Big Data Has Yet to Hit the Ball Out of the Park
I think for most people, the term “big data” has little specific meaning, it’s just one of those things like “machine learning” and “data science” that mean computers are taking over. A recent paper (Samuel Bray and Bo Wang, “Forecasting unprecedented ecological fluctuations,” PLOS Computational Biology) illustrates the literal meaning. The authors take advantage of recently available “big data” biological datasets—ecological systems sampled at high frequency over long periods of time—to “tackle the grand challenge” of forecasting “rare large-amplitude ‘Black Swan’ fluctuation events” with “significant ecological and economic impact.“
Can study of plankton, forests and marine mollusks help predict financial crises? Traditional biology and economics focused on equilibrium relations, which are usually the only kind that can be studied when you have only a few data points—like quarterly GDP growth or annual population surveys over a few decades. But to quote John Maynard Keynes, “Economists set themselves too easy, too useless a task if in tempestuous seasons they can only tell us that when the storm is long past the ocean is flat again.” The equivalent prediction by a population biologist would be, “The ecosystem may undergo a sudden dramatic change, but when it’s over, I expect surviving and new species populations will stabilize at new levels.”
Big-data advocates claim they don’t need deep study of the specifics of economics or biology or any other field they wish to predict, that more and better data are sufficient. There are an infinite number of things that can cause crises, so it’s pointless to try to think of them all. But there seem to be a limited number of mathematical ways crises play out, so you don’t need to know the cause to predict the outcome.
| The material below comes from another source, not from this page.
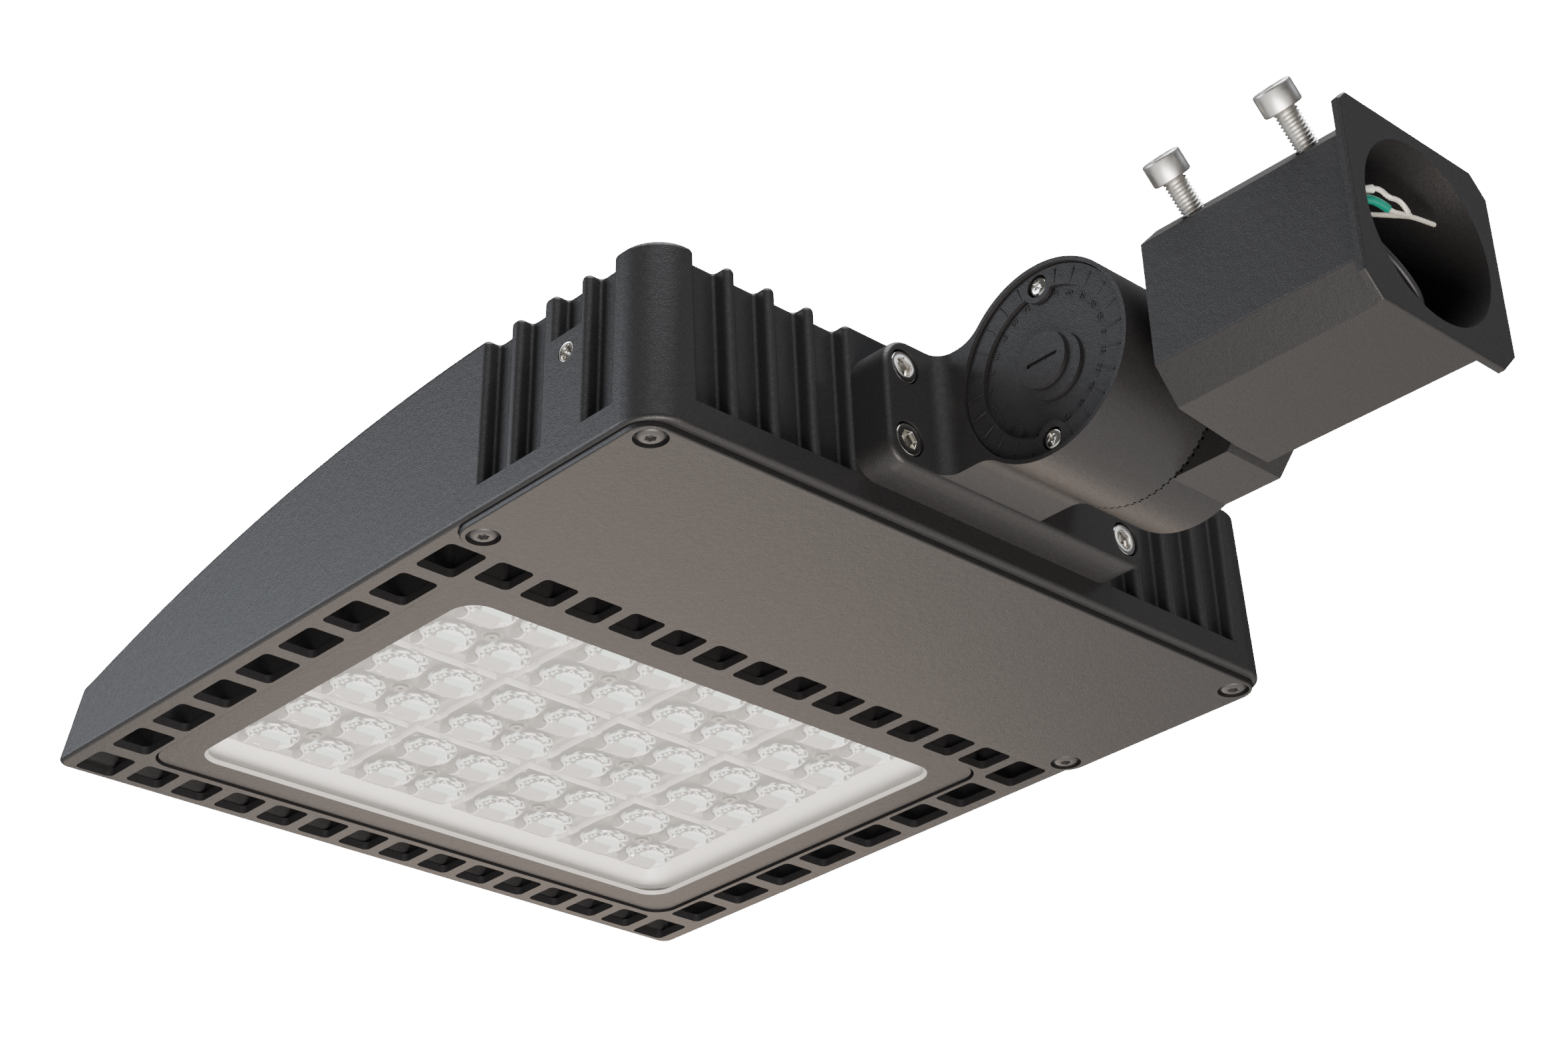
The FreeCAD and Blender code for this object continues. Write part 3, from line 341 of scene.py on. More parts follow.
world = bpy.data.worlds.new("studio")
world.use_nodes = True
bpy.context.scene.world = world
tree = world.node_tree
tree.nodes.clear()
seen = tree.nodes.new("ShaderNodeBackground")
seen.inputs["Color"].default_value = (1.0, 1.0, 1.0, 1.0)
seen.inputs["Strength"].default_value = backdrop_strength
ambient = tree.nodes.new("ShaderNodeBackground")
ambient.inputs["Color"].default_value = (*room_light, 1.0)
ambient.inputs["Strength"].default_value = room_strength
which = tree.nodes.new("ShaderNodeMixShader")
path = tree.nodes.new("ShaderNodeLightPath")
world_out = tree.nodes.new("ShaderNodeOutputWorld")
tree.links.new(path.outputs["Is Camera Ray"], which.inputs["Fac"])
tree.links.new(ambient.outputs["Background"], which.inputs[1])
tree.links.new(seen.outputs["Background"], which.inputs[2])
tree.links.new(which.outputs["Shader"], world_out.inputs["Surface"])

# %% [markdown]
# ## Soft panels
# A few large panels decide which side of the lamp is bright. The window's whites and the dark
# paint round it both face down but need different light. So the strong panel below stands on
# the camera's side, where no flat face mirrors it into the camera. Three others stand where
# one kind of face does mirror them: table_bounce for the faces that look down, side_panel for
# those towards +X, and back_panel for the rear ones. The top panel lights the upper edges. Two
# small panels put sparks into the lenses, and a wide sun overhead keeps the floor pale.

# %% Soft panels
def softbox(name, place, target, size, power, colour):
    """A square panel of light at a place, turned to a target; its size in m, power in W."""
    light = bpy.data.lights.new(name, "AREA")
    light.shape = "SQUARE"
    light.size = size
    light.energy = power
    light.color = colour
    lamp = bpy.data.objects.new(name, light)
    bpy.context.scene.collection.objects.link(lamp)
    lamp.location = place
    lamp.rotation_mode = "QUATERNION"
    lamp.rotation_quaternion = (Vector(target) - Vector(place)).to_track_quat("-Z", "Y")


cool = (0.88, 0.92, 1.0)
cream = (1.0, 0.92, 0.85)
warm = (1.0, 0.89, 0.80)
amber = (1.0, 0.78, 0.62)
middle = (0.0, -0.17, 0.0)
window = (0.0, -0.39, -0.03)
rear_faces = (0.05, -0.15, 0.0)
softbox("under_panel", (0.35, 0.25, -1.35), window, 0.9, 56.0, cream)
softbox("table_bounce", (-1.8, -2.5, -0.95), middle, 1.2, 13.0, amber)
softbox("side_panel", (1.6, -1.6, 0.5), middle, 1.2, 38.0, cool)
softbox("back_panel", (-1.31, 1.21, 1.06), rear_faces, 0.6, 1.9, cool)
softbox("top_panel", (0.3, 0.4, 1.8), middle, 1.4, 42.0, cool)
softbox("sparkle_right", (-0.7, -1.5, -1.2), window, 0.12, 3.0, warm)
softbox("sparkle_left", (0.4, 0.8, -1.3), window, 0.12, 3.0, cool)

sun_strength = 2.3
sun_width = math.radians(50)
overhead = bpy.data.lights.new("overhead", "SUN")
overhead.energy = sun_strength
overhead.angle = sun_width
overhead.color = (1.0, 0.985, 0.96)
overhead_lamp = bpy.data.objects.new("overhead", overhead)
overhead_lamp.location = (0, 0, 3)
bpy.context.scene.collection.objects.link(overhead_lamp)

# %% [markdown]
# ## Powder coat
# The castings carry a fine-textured graphite powder coat. Powder melts into a skin with a
# pebbled face: small bumps of about half a millimetre on a slower swell, the orange peel. The
# colour is nearly black with a little mottle, and the paint mirrors less than bare plastic, so
# its highlights are broad and soft.

# %% Powder coat
coat_dark = (0.009, 0.0088, 0.009)
coat_light = (0.021, 0.0205, 0.021)
coat_roughness = 0.43
coat_unevenness = 0.05
coat_mirror = 0.28
swell, pebbles = 420.0, 2300.0
swell_depth, pebble_depth = 0.00008, 0.00009

coat = new_material("graphite_powder_coat", coat_dark, coat_roughness)
coat.node_tree.nodes["Principled BSDF"].inputs["Specular IOR Level"].default_value = coat_mirror
vary(coat, "Base Color", noise(coat, 1500.0, 3.0), coat_dark, coat_light)
vary(coat, "Roughness", noise(coat, 1100.0), coat_roughness - coat_unevenness,
     coat_roughness + coat_unevenness)
grain(coat, [(noise(coat, swell), swell_depth), (noise(coat, pebbles), pebble_depth)])

# %% [markdown]
# ## Clear plastic
# A moulded lens shows a broken picture of the board and of the room, which plain facets can
# only hint at. So the acrylic is a veil over the board. Layer Weight says how squarely a face
# is seen, and Map Range makes that its alpha, from one value seen straight on to another at a
# grazing angle. The facets of a prism are painted with reflections of a bright, a mint and a
# dark kind, as if each one mirrored something else.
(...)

Studying the smallest and briefest changes, if you have enough of them measured with enough precision, can predict the evolution of the largest changes.
Nassim Taleb who coined the modern usage of “Black Swan,” disagrees. He claims long-term outcomes are dominated by rare large events that happen because they are unexpected. Prediction is pointless because if successful it makes the event expected, and therefore some other Black Swan happens instead.
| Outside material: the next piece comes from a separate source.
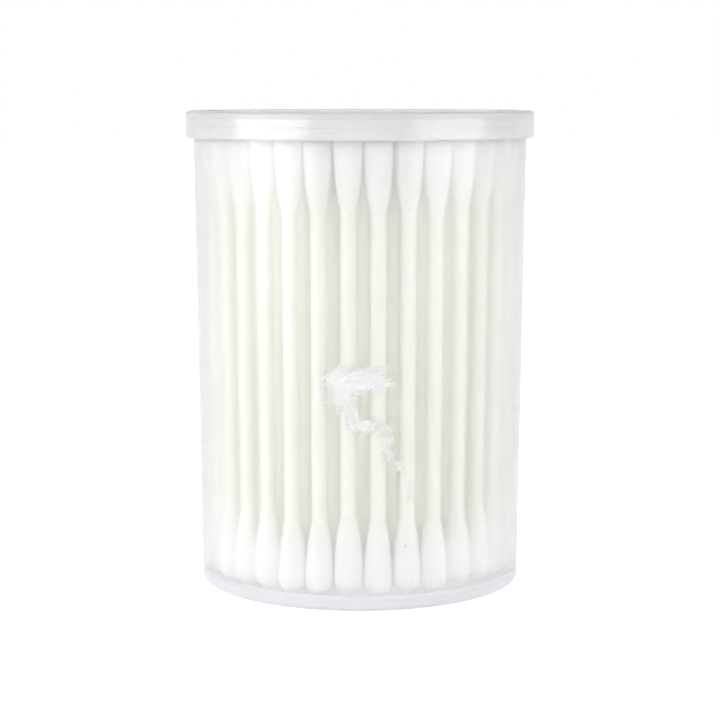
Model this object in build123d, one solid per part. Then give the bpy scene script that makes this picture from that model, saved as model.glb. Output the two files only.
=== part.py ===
from build123d import *
import math
import os
import random

# Cotton swab tub: a clear round tub with a press-on lid, packed with double-ended
# cotton swabs that stand upright in rings.  Millimetres, +Z up, front towards -Y.
# The origin is on the tub's axis, on the surface that the tub stands on.

# ---- Swabs --------------------------------------------------------------------
swab_length = 75.0        # over both cotton tips
stick_diameter = 2.5      # rolled paper stick
tip_diameter = 4.4        # cotton, at its widest
tip_length = 12.3         # from the rounded end to the neck
tip_barrel = 0.8          # straight stretch above the rounded end
tip_neck_wall = 0.12      # cotton left on the stick at the neck
tip_cap = 1.6             # cotton beyond the end of the stick
winding_gap = 0.02        # between the stick and the bore of its tip

# ---- Packing of the swabs -----------------------------------------------------
side_gap = 0.15           # least gap between neighbouring tips of one ring
ring_gap = 0.10           # between the tips of one ring and of the next
wall_gap = 0.25           # between the outer ring's tips and the tub's wall
standing_gap = 0.10       # between the lowest tips and the tub's floor
headroom = 2.18           # from a swab that stands lowest to the tub's rim
lift_range = 0.80         # how much higher some swabs sit than others
wander_share = 0.40       # share of a ring's spare room that a swab may wander
placed_angles = [-4.35, 1.275]   # first swab of the two outer rings, degrees from the front
packing_seed = 61658

# ---- Tub ----------------------------------------------------------------------
tub_base_diameter = 54.26
draft_angle = 0.74        # degrees that the wall leans outwards
tub_wall = 0.9
tub_floor = 1.1
foot_height = 0.5         # the floor is held clear of the table by this much
foot_width = 1.8          # of the ring that the tub stands on
base_corner = 0.7         # radius around the outside of the base
floor_corner = 0.4        # radius where the inside wall meets the floor
bead_height = 1.5         # rim bead that holds the lid
bead_proud = 0.28
bead_corner = 0.25

# ---- Lid ----------------------------------------------------------------------
lid_panel = 1.1
lid_wall = 0.9
skirt_depth = 4.5         # from the lid's top to the skirt's lower edge
lid_gap = 0.05            # between the skirt and the rim bead, all round
seat_gap = 0.02           # between the panel and the rim that it sits on
lid_corner = 0.6          # radius around the top of the lid
skirt_corner = 0.35       # radius at the skirt's lower edge
stack_recess = 0.35       # depth of the lid's middle below its raised rim
stack_gap = 0.5           # room for another tub's foot inside the raised rim

# ---- Sizes that follow --------------------------------------------------------
stick_radius = stick_diameter / 2
tip_radius = tip_diameter / 2
base_radius = tub_base_diameter / 2
floor_top = foot_height + tub_floor
swab_bottom = floor_top + standing_gap
tub_height = swab_bottom + swab_length + headroom
bead_bottom = tub_height - bead_height
lid_seat = tub_height + seat_gap
overall_height = lid_seat + lid_panel
skirt_bottom = overall_height - skirt_depth


def outer_radius(height):
    """Outside of the tub's drafted wall at a height."""
    return base_radius + height * math.tan(math.radians(draft_angle))


def inner_radius(height):
    """Inside of the tub's drafted wall at a height."""
    return outer_radius(height) - tub_wall


bead_radius = outer_radius(bead_bottom) + bead_proud
skirt_inside = bead_radius + lid_gap
lid_radius = skirt_inside + lid_wall


def turned(outline, corners=()):
    """Revolve a half section, given as (radius, height) points, about the Z axis.

    corners lists the points of the outline that are rounded, each with its radius.
    """
    section = make_face(Polyline(*outline, close=True))
    for corner, radius in corners:
        vertex = section.vertices().sort_by_distance(corner)[0]
        section = fillet(vertex, radius)
    return revolve(Plane.XZ * section, axis=Axis.Z)


def make_tub():
    """One moulded shell: foot ring, floor, drafted wall and rim bead."""
    foot_inside = base_radius - foot_width
    outline = [
        (0, foot_height),
        (foot_inside, foot_height),
        (foot_inside, 0),
        (base_radius, 0),
        (outer_radius(bead_bottom), bead_bottom),
        (bead_radius, bead_bottom),
        (bead_radius, tub_height),
        (inner_radius(tub_height), tub_height),
        (inner_radius(floor_top), floor_top),
        (0, floor_top),
    ]
    corners = [
        ((base_radius, 0), base_corner),
        ((bead_radius, bead_bottom), bead_corner),
        ((bead_radius, tub_height), bead_corner),
        ((inner_radius(floor_top), floor_top), floor_corner),
    ]
    return turned(outline, corners)


def make_lid():
    """Panel with a raised stacking rim, and a skirt that reaches over the bead."""
    rim_inside = base_radius + stack_gap
    recess_floor = overall_height - stack_recess
    outline = [
        (0, lid_seat),
        (skirt_inside, lid_seat),
        (skirt_inside, skirt_bottom),
        (lid_radius, skirt_bottom),
        (lid_radius, overall_height),
        (rim_inside, overall_height),
        (rim_inside - stack_recess, recess_floor),
        (0, recess_floor),
    ]
    corners = [
        ((lid_radius, overall_height), lid_corner),
        ((lid_radius, skirt_bottom), skirt_corner),
    ]
    return turned(outline, corners)


def make_stick():
    """Paper stick, standing on the origin."""
    length = swab_length - 2 * tip_cap
    return Pos(0, 0, tip_cap) * Cylinder(
        stick_radius, length, align=(Align.CENTER, Align.CENTER, Align.MIN)
    )


def make_tip():
    """Cotton tip, its rounded end on the origin and its neck upwards.

    The stick's end sits in a blind bore.
    """
    bore = stick_radius + winding_gap
    bore_bottom = tip_cap - winding_gap
    neck = stick_radius + tip_neck_wall
    barrel_top = tip_radius + tip_barrel
    rounded_end = CenterArc((0, tip_radius), tip_radius, -90, 90)
    barrel = Line((tip_radius, tip_radius), (tip_radius, barrel_top))
    taper = TangentArc((tip_radius, barrel_top), (neck, tip_length), tangent=(0, 1))
    inside = Polyline((neck, tip_length), (bore, tip_length), (bore, bore_bottom), (0, bore_bottom), (0, 0))
    section = make_face([rounded_end, barrel, taper, inside])
    return revolve(Plane.XZ * section, axis=Axis.Z)


def plan_rings():
    """Radius and number of swabs of each ring at the floor, from the wall inwards.

    The rings close in until only one swab fits, which stands in the middle.
    """
    rings = []
    pitch = tip_diameter + side_gap
    radius = inner_radius(swab_bottom + tip_radius) - wall_gap - tip_radius
    while radius >= pitch / 2:
        count = math.floor(math.pi / math.asin(pitch / (2 * radius)))
        rings.append((radius, count))
        radius -= tip_diameter + ring_gap
    rings.append((0.0, 1))
    return rings


def on_ring(radius, angle, height):
    """Point at an angle in degrees from the front, counted towards +X."""
    turn = math.radians(angle)
    return Vector(radius * math.sin(turn), -radius * math.cos(turn), height)


def place_swabs(ring_number, radius, count, spread, chance):
    """Lower and upper end of each swab of one ring, leaning with the tub's wall."""
    first = chance.uniform(0, 360)
    if ring_number < len(placed_angles):
        first = placed_angles[ring_number]
    spare = 0.0
    if count > 1:
        spare = 2 * radius * math.sin(math.pi / count) - tip_diameter
    wander = math.degrees(wander_share * spare / radius) if radius else 0.0
    swabs = []
    for number in range(count):
        angle = first + number * 360 / count
        bottom = swab_bottom + chance.uniform(0, lift_range)
        lower = on_ring(radius, angle + chance.uniform(-wander, wander) / 2, bottom)
        upper = on_ring(radius * spread, angle + chance.uniform(-wander, wander) / 2, bottom + swab_length)
        swabs.append((lower, upper))
    return swabs


def write_node(name, shapes):
    """One STEP file for a node, which may be a group of separate solids."""
    solids = [solid for shape in shapes for solid in shape.solids()]
    group = solids[0] if len(solids) == 1 else Compound(children=solids)
    export_step(group, f"parts/{name}.step")


def main():
    os.makedirs("parts", exist_ok=True)
    write_node("tub", [make_tub()])
    write_node("lid", [make_lid()])
    stick = make_stick()
    tip = make_tip()
    chance = random.Random(packing_seed)
    rings = plan_rings()
    outer_ring = rings[0][0]
    lean = (swab_length - tip_diameter) * math.tan(math.radians(draft_angle))
    spread = 1 + lean / outer_ring
    for ring_number, (radius, count) in enumerate(rings):
        name = f"ring_{ring_number + 1}" if count > 1 else "centre"
        swabs = place_swabs(ring_number, radius, count, spread, chance)
        upright = [Plane(lower, z_dir=upper - lower).location for lower, upper in swabs]
        hanging = [Plane(upper, z_dir=lower - upper).location for lower, upper in swabs]
        write_node(f"{name}_sticks", [place * stick for place in upright])
        write_node(f"{name}_lower_tips", [place * tip for place in upright])
        write_node(f"{name}_upper_tips", [place * tip for place in hanging])


main()
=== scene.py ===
# %% [markdown]
# # Cotton swab tub
#
# The model is a clear round tub with a press-on lid, packed with about a hundred
# double-ended cotton swabs.  The construction comes from a CAD frame that is already
# packed: it says how large each piece is, where it stands and what moves with what.
# This lesson gives those pieces their looks: clear moulded plastic, rolled paper
# sticks and wound cotton.
#
# Everything is in metres, with +Z up, the front towards -Y, and the origin under the
# middle of the tub, on the surface that it stands on.

# %% Load the frame
import math
import random

import bmesh
import bpy
from mathutils import Matrix, Vector, noise


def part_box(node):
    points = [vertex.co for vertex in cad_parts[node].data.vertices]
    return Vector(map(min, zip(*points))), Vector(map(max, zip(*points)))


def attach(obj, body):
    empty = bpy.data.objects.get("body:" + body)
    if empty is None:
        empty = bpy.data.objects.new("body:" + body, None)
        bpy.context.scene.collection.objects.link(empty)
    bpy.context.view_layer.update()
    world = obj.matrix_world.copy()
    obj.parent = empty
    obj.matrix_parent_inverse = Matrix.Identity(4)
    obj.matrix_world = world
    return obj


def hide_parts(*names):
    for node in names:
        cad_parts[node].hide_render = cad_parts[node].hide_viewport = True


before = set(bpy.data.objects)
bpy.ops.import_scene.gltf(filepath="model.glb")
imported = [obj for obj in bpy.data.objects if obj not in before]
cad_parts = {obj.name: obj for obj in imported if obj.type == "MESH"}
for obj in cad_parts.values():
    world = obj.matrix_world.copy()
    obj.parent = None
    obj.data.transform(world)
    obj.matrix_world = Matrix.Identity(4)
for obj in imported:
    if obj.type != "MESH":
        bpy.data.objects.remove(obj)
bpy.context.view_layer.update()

MM = 0.001

# %% [markdown]
# ## Camera
#
# A tub this small is photographed from close by with a long lens, so that its sides
# stay almost parallel.  The camera stands just above the height of the lid and looks
# slightly down, which shows the lid as a thin band and the base as a shallow curve.

# %% Camera
LENS = 101.49
SENSOR = 36.0
CAMERA_PLACE = (0.0, -346.1 * MM, 83.23 * MM)
CAMERA_PITCH = math.radians(7.548)

camera_data = bpy.data.cameras.new("camera")
camera_data.lens = LENS
camera_data.sensor_width = SENSOR
camera_data.clip_start = 10 * MM
camera = bpy.data.objects.new("camera", camera_data)
camera.location = CAMERA_PLACE
camera.rotation_euler = (math.pi / 2 - CAMERA_PITCH, 0, 0)
bpy.context.scene.collection.objects.link(camera)
bpy.context.scene.camera = camera
print("camera at", CAMERA_PLACE)

# %% [markdown]
# ## Places read from the frame
#
# Each swab's place is read from its CAD stick, so that the cotton modelled here lands
# exactly where the construction holds it.  A CAD node is a group of loose triangles,
# so a copy is merged first and then split into its separate sticks.

# %% Read every stick
MERGE = 0.001 * MM
RINGS = sorted(name[: -len("_sticks")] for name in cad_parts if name.endswith("_sticks"))


def islands(bm):
    """Groups of vertices that edges join, always in the same order."""
    reached = set()
    groups = []
    for start in bm.verts:
        if start in reached:
            continue
        reached.add(start)
        group = [start]
        for vert in group:
            others = [edge.other_vert(vert) for edge in vert.link_edges]
            fresh = [other for other in others if other not in reached]
            reached.update(fresh)
            group.extend(fresh)
        groups.append(group)
    return groups


def stick_ends(node):
    """Lower and upper end of each stick in a CAD node, at the middle of its end face."""
    bm = bmesh.new()
    bm.from_mesh(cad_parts[node].data)
    bmesh.ops.remove_doubles(bm, verts=bm.verts, dist=MERGE)
    ends = []
    for group in islands(bm):
        middle = sum(v.co.z for v in group) / len(group)
        low = [v.co for v in group if v.co.z < middle]
        high = [v.co for v in group if v.co.z >= middle]
        ends.append((sum(low, Vector()) / len(low), sum(high, Vector()) / len(high)))
    bm.free()
    ends.sort(key=lambda pair: math.atan2(pair[0].x, -pair[0].y))
    return ends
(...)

For example, before 9/11 we knew there were airplane hijackers, but previous ones had wanted to survive. We knew there were suicide bombers, but previous ones had been low-skill people with simple plans operating close to home. But if someone had anticipated high-skill suicide hijackers with complex plans operating across thousands of miles, we would have taken precautions, and the terrorists would have done something else.
Taleb tells the story of the hypothetical legislator who foresaw the possibility of 9/11 and pushed a law requiring locks on cockpit doors. This prevents 9/11, so of course the locks are deemed to be useless overregulation. Perhaps some bad event occurs because a lock jams, or flights are delayed due to lost keys. Business groups contribute to the legislator’s opponent, leading to her defeat. There could thousands of people who prevented terrible Black Swans and were rewarded with defeat and obscurity, while the people who over-reacted afterward are showered with wealth and power.
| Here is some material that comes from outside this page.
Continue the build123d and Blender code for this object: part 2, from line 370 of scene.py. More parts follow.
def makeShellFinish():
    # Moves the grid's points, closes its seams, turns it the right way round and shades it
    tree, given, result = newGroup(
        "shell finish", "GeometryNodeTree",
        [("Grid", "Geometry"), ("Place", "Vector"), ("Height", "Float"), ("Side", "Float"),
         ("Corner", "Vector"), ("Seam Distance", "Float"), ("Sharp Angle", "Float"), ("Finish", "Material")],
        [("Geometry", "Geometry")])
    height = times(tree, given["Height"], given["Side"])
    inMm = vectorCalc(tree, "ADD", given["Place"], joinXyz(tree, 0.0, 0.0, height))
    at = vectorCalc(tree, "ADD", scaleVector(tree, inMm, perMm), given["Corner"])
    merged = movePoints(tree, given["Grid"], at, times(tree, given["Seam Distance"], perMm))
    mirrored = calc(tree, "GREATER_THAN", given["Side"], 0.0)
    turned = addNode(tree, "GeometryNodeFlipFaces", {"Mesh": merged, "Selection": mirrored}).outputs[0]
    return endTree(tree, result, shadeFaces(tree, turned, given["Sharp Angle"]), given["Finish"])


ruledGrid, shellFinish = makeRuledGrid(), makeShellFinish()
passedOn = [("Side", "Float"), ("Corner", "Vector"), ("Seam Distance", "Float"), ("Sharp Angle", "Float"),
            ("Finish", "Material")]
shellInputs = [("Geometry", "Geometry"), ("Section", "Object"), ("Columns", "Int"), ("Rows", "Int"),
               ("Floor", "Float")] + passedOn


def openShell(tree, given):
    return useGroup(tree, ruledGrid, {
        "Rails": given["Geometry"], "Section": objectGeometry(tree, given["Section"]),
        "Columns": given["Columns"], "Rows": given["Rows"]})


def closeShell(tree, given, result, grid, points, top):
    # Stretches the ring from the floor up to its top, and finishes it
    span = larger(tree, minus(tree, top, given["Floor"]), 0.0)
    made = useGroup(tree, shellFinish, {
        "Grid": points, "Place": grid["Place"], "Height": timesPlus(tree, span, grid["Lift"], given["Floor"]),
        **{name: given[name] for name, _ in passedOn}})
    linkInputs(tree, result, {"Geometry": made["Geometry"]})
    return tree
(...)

We do in fact have a Black Swan forecasting system, Hollywood disaster movies. Like the authors of this paper, they take small scale events—say lines for gasoline and electricity blackouts during the 1970s oil crisis—and use them to predict large events—like the Mad Max franchise. A depressing amount of security arrangements are designed to prevent wildly implausible disaster movie scenarios instead of being sensible general precautions that do not rely on specific predictions. An equally depressing amount of financial regulation is designed to prevent the last disaster; like generals who are always prepared to fight the last war; when the next war is more likely to be a reaction to the last war than a repeat of it.
In fairness to the authors, they recommend a more rational and systematic forecasting technique than screenwriters trying to guess what will scare the public most. But the basic question applies. Are big events caused by the same forces that drive day-to-day changes? Or are they reactions to previous and distant big events? Does a sudden dramatic change in an ecosystem result from an unstable system randomly drifting to a crisis point? Or is there some longer-term evolutionary principle at work that builds punctuation into equilibrium via natural selection?
These are big questions, and ancient ones. They are important in almost every field of human study. They have been argued in finance as far back as the early 1960s when Benoit Mandelbrot, the father of chaos theory, taught Eugene Fama, the father of efficient markets (and like biology 60 years later, it was the availability of big data sets—tick-by-tick cotton prices for Mandelbrot, and long-term daily stock price histories for Fama). Big data has stepped up to the plate to answer them, but has yet to take a big swing, much less hit the ball out of the park.